═══ DATA PROVIDED
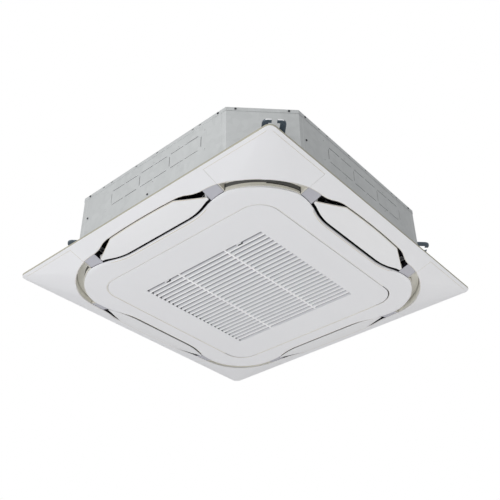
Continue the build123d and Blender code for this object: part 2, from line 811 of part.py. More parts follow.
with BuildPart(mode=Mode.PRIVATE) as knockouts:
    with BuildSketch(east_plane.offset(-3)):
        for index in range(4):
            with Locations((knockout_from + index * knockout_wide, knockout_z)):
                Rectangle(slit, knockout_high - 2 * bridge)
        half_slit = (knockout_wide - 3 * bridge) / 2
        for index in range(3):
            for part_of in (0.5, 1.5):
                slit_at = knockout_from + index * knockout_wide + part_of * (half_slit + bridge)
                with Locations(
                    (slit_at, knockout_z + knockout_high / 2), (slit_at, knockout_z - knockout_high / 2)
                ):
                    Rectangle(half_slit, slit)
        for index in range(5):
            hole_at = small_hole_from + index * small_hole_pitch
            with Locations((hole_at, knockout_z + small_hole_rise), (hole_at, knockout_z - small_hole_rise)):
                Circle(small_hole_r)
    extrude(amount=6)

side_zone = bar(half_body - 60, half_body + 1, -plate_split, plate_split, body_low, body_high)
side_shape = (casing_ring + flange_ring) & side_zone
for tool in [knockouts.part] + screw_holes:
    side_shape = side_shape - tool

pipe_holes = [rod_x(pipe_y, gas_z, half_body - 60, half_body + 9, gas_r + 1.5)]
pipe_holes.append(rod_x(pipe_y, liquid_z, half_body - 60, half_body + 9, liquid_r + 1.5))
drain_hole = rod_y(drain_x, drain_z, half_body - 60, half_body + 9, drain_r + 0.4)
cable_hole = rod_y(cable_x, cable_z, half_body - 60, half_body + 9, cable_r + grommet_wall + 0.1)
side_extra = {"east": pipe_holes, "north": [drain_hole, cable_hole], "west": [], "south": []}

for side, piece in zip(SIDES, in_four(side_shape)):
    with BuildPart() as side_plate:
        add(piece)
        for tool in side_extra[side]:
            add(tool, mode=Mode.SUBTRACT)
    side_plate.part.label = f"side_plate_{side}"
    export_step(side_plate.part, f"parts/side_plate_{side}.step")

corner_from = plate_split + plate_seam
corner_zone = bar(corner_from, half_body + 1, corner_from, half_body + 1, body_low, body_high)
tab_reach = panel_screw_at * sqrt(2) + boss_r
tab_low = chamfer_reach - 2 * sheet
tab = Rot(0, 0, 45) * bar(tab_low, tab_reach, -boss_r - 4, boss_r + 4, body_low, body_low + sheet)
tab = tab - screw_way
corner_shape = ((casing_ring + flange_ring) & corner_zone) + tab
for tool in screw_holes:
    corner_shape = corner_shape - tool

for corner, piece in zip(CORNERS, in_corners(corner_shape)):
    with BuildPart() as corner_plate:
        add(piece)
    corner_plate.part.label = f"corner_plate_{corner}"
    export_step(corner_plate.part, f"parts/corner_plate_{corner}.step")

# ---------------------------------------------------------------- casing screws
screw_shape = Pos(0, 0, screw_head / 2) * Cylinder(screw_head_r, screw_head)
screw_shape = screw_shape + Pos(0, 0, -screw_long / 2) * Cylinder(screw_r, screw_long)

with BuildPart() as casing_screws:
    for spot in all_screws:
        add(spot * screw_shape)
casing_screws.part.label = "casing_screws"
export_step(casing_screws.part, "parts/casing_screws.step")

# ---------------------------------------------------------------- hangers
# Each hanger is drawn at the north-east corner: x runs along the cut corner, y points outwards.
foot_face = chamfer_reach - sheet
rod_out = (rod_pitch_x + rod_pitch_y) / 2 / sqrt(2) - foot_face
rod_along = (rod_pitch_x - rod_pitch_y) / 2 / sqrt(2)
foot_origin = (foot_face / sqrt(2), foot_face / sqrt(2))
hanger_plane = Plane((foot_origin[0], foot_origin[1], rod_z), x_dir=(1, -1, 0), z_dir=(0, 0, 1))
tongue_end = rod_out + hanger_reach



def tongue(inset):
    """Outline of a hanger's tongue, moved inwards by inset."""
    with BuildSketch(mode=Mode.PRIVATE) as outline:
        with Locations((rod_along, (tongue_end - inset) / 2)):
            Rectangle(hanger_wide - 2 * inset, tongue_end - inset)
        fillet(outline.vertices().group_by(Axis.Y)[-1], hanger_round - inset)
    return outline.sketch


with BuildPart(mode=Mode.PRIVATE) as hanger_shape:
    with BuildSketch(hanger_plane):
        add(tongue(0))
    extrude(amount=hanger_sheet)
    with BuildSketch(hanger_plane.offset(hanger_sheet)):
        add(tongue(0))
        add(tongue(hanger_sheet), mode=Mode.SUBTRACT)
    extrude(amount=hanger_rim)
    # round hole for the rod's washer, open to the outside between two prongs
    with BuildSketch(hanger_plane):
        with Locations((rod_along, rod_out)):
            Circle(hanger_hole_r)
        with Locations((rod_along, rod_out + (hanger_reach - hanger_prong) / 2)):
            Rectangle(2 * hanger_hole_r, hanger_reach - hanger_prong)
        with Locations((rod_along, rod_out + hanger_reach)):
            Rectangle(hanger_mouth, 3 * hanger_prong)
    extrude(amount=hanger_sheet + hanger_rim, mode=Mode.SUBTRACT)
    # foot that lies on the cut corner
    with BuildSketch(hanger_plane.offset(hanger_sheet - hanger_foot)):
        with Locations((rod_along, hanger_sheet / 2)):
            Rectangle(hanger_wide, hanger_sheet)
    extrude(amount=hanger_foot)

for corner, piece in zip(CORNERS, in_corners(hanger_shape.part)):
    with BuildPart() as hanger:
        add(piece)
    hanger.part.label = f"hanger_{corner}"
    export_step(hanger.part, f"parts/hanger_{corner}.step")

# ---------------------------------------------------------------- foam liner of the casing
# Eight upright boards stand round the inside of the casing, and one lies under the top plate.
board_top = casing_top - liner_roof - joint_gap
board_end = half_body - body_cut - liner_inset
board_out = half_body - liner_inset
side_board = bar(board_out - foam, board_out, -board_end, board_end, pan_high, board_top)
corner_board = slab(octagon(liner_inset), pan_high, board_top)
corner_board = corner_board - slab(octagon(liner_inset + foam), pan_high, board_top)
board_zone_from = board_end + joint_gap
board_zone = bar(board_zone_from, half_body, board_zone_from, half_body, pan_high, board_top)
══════
▸ **YOUR GOAL**
Write out the listing once more, matching it exactly.

▸ **EXERCISE RESPONSE**
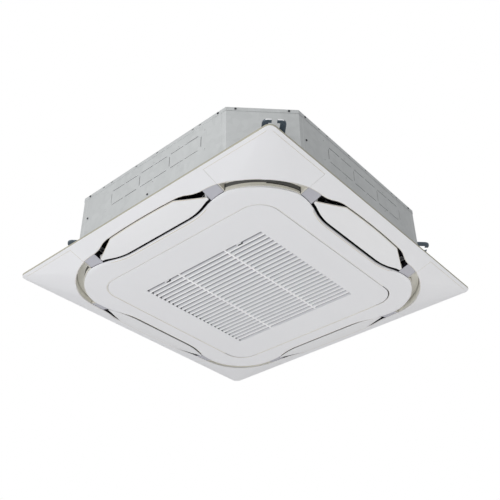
Continue the build123d and Blender code for this object: part 2, from line 811 of part.py. More parts follow.
with BuildPart(mode=Mode.PRIVATE) as knockouts:
    with BuildSketch(east_plane.offset(-3)):
        for index in range(4):
            with Locations((knockout_from + index * knockout_wide, knockout_z)):
                Rectangle(slit, knockout_high - 2 * bridge)
        half_slit = (knockout_wide - 3 * bridge) / 2
        for index in range(3):
            for part_of in (0.5, 1.5):
                slit_at = knockout_from + index * knockout_wide + part_of * (half_slit + bridge)
                with Locations(
                    (slit_at, knockout_z + knockout_high / 2), (slit_at, knockout_z - knockout_high / 2)
                ):
                    Rectangle(half_slit, slit)
        for index in range(5):
            hole_at = small_hole_from + index * small_hole_pitch
            with Locations((hole_at, knockout_z + small_hole_rise), (hole_at, knockout_z - small_hole_rise)):
                Circle(small_hole_r)
    extrude(amount=6)

side_zone = bar(half_body - 60, half_body + 1, -plate_split, plate_split, body_low, body_high)
side_shape = (casing_ring + flange_ring) & side_zone
for tool in [knockouts.part] + screw_holes:
    side_shape = side_shape - tool

pipe_holes = [rod_x(pipe_y, gas_z, half_body - 60, half_body + 9, gas_r + 1.5)]
pipe_holes.append(rod_x(pipe_y, liquid_z, half_body - 60, half_body + 9, liquid_r + 1.5))
drain_hole = rod_y(drain_x, drain_z, half_body - 60, half_body + 9, drain_r + 0.4)
cable_hole = rod_y(cable_x, cable_z, half_body - 60, half_body + 9, cable_r + grommet_wall + 0.1)
side_extra = {"east": pipe_holes, "north": [drain_hole, cable_hole], "west": [], "south": []}

for side, piece in zip(SIDES, in_four(side_shape)):
    with BuildPart() as side_plate:
        add(piece)
        for tool in side_extra[side]:
            add(tool, mode=Mode.SUBTRACT)
    side_plate.part.label = f"side_plate_{side}"
    export_step(side_plate.part, f"parts/side_plate_{side}.step")

corner_from = plate_split + plate_seam
corner_zone = bar(corner_from, half_body + 1, corner_from, half_body + 1, body_low, body_high)
tab_reach = panel_screw_at * sqrt(2) + boss_r
tab_low = chamfer_reach - 2 * sheet
tab = Rot(0, 0, 45) * bar(tab_low, tab_reach, -boss_r - 4, boss_r + 4, body_low, body_low + sheet)
tab = tab - screw_way
corner_shape = ((casing_ring + flange_ring) & corner_zone) + tab
for tool in screw_holes:
    corner_shape = corner_shape - tool

for corner, piece in zip(CORNERS, in_corners(corner_shape)):
    with BuildPart() as corner_plate:
        add(piece)
    corner_plate.part.label = f"corner_plate_{corner}"
    export_step(corner_plate.part, f"parts/corner_plate_{corner}.step")

# ---------------------------------------------------------------- casing screws
screw_shape = Pos(0, 0, screw_head / 2) * Cylinder(screw_head_r, screw_head)
screw_shape = screw_shape + Pos(0, 0, -screw_long / 2) * Cylinder(screw_r, screw_long)

with BuildPart() as casing_screws:
    for spot in all_screws:
        add(spot * screw_shape)
casing_screws.part.label = "casing_screws"
export_step(casing_screws.part, "parts/casing_screws.step")

# ---------------------------------------------------------------- hangers
# Each hanger is drawn at the north-east corner: x runs along the cut corner, y points outwards.
foot_face = chamfer_reach - sheet
rod_out = (rod_pitch_x + rod_pitch_y) / 2 / sqrt(2) - foot_face
rod_along = (rod_pitch_x - rod_pitch_y) / 2 / sqrt(2)
foot_origin = (foot_face / sqrt(2), foot_face / sqrt(2))
hanger_plane = Plane((foot_origin[0], foot_origin[1], rod_z), x_dir=(1, -1, 0), z_dir=(0, 0, 1))
tongue_end = rod_out + hanger_reach



def tongue(inset):
    """Outline of a hanger's tongue, moved inwards by inset."""
    with BuildSketch(mode=Mode.PRIVATE) as outline:
        with Locations((rod_along, (tongue_end - inset) / 2)):
            Rectangle(hanger_wide - 2 * inset, tongue_end - inset)
        fillet(outline.vertices().group_by(Axis.Y)[-1], hanger_round - inset)
    return outline.sketch


with BuildPart(mode=Mode.PRIVATE) as hanger_shape:
    with BuildSketch(hanger_plane):
        add(tongue(0))
    extrude(amount=hanger_sheet)
    with BuildSketch(hanger_plane.offset(hanger_sheet)):
        add(tongue(0))
        add(tongue(hanger_sheet), mode=Mode.SUBTRACT)
    extrude(amount=hanger_rim)
    # round hole for the rod's washer, open to the outside between two prongs
    with BuildSketch(hanger_plane):
        with Locations((rod_along, rod_out)):
            Circle(hanger_hole_r)
        with Locations((rod_along, rod_out + (hanger_reach - hanger_prong) / 2)):
            Rectangle(2 * hanger_hole_r, hanger_reach - hanger_prong)
        with Locations((rod_along, rod_out + hanger_reach)):
            Rectangle(hanger_mouth, 3 * hanger_prong)
    extrude(amount=hanger_sheet + hanger_rim, mode=Mode.SUBTRACT)
    # foot that lies on the cut corner
    with BuildSketch(hanger_plane.offset(hanger_sheet - hanger_foot)):
        with Locations((rod_along, hanger_sheet / 2)):
            Rectangle(hanger_wide, hanger_sheet)
    extrude(amount=hanger_foot)

for corner, piece in zip(CORNERS, in_corners(hanger_shape.part)):
    with BuildPart() as hanger:
        add(piece)
    hanger.part.label = f"hanger_{corner}"
    export_step(hanger.part, f"parts/hanger_{corner}.step")

# ---------------------------------------------------------------- foam liner of the casing
# Eight upright boards stand round the inside of the casing, and one lies under the top plate.
board_top = casing_top - liner_roof - joint_gap
board_end = half_body - body_cut - liner_inset
board_out = half_body - liner_inset
side_board = bar(board_out - foam, board_out, -board_end, board_end, pan_high, board_top)
corner_board = slab(octagon(liner_inset), pan_high, board_top)
corner_board = corner_board - slab(octagon(liner_inset + foam), pan_high, board_top)
board_zone_from = board_end + joint_gap
board_zone = bar(board_zone_from, half_body, board_zone_from, half_body, pan_high, board_top)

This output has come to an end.